§ Exercise directions
Print the full listing exactly.

>> BEGIN Information supplied

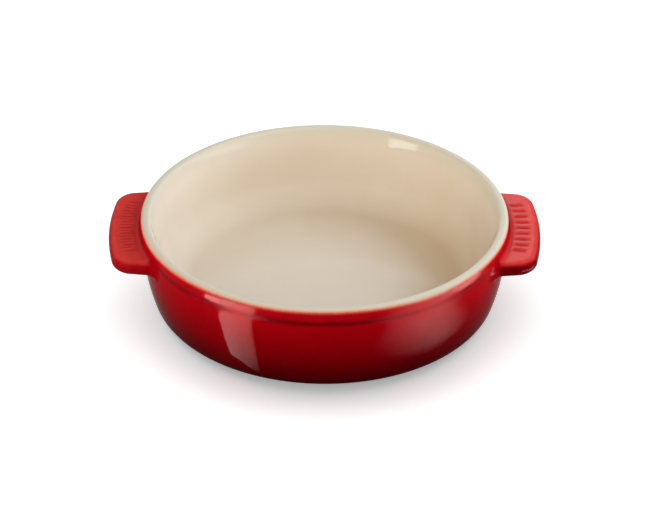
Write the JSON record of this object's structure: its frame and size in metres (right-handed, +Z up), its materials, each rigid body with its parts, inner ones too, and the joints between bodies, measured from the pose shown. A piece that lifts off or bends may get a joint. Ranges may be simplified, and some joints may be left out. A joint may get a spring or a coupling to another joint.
{
  "type": "tapas dish",
  "caption": "Round stoneware tapas dish with straight sides, a rounded rim and a flat lug handle at each end, glazed cream inside and red outside, on a bare foot ring.",
  "frame": {"origin": "on the table, under the middle of the dish", "axes": "+Z up through the middle of the dish, +X along the line through both handles, +Y across it"},
  "size_m": [0.1644, 0.14, 0.0394],
  "materials": {
    "bare_stoneware": "matt, unglazed fired clay",
    "cream_glaze": "gloss",
    "red_glaze": "gloss",
    "underside_glaze": "gloss"
  },
  "bodies": {
    "root": {"stoneware_body": "bare_stoneware", "interior_glaze": "cream_glaze", "exterior_glaze": "red_glaze", "underside_glaze": "underside_glaze"}
  },
  "joints": []
}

>> END Information supplied

§ Result
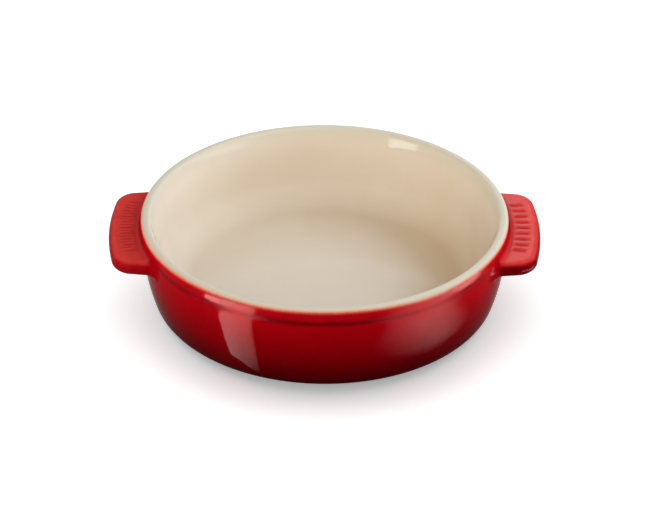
Write the JSON record of this object's structure: its frame and size in metres (right-handed, +Z up), its materials, each rigid body with its parts, inner ones too, and the joints between bodies, measured from the pose shown. A piece that lifts off or bends may get a joint. Ranges may be simplified, and some joints may be left out. A joint may get a spring or a coupling to another joint.
{
  "type": "tapas dish",
  "caption": "Round stoneware tapas dish with straight sides, a rounded rim and a flat lug handle at each end, glazed cream inside and red outside, on a bare foot ring.",
  "frame": {"origin": "on the table, under the middle of the dish", "axes": "+Z up through the middle of the dish, +X along the line through both handles, +Y across it"},
  "size_m": [0.1644, 0.14, 0.0394],
  "materials": {
    "bare_stoneware": "matt, unglazed fired clay",
    "cream_glaze": "gloss",
    "red_glaze": "gloss",
    "underside_glaze": "gloss"
  },
  "bodies": {
    "root": {"stoneware_body": "bare_stoneware", "interior_glaze": "cream_glaze", "exterior_glaze": "red_glaze", "underside_glaze": "underside_glaze"}
  },
  "joints": []
}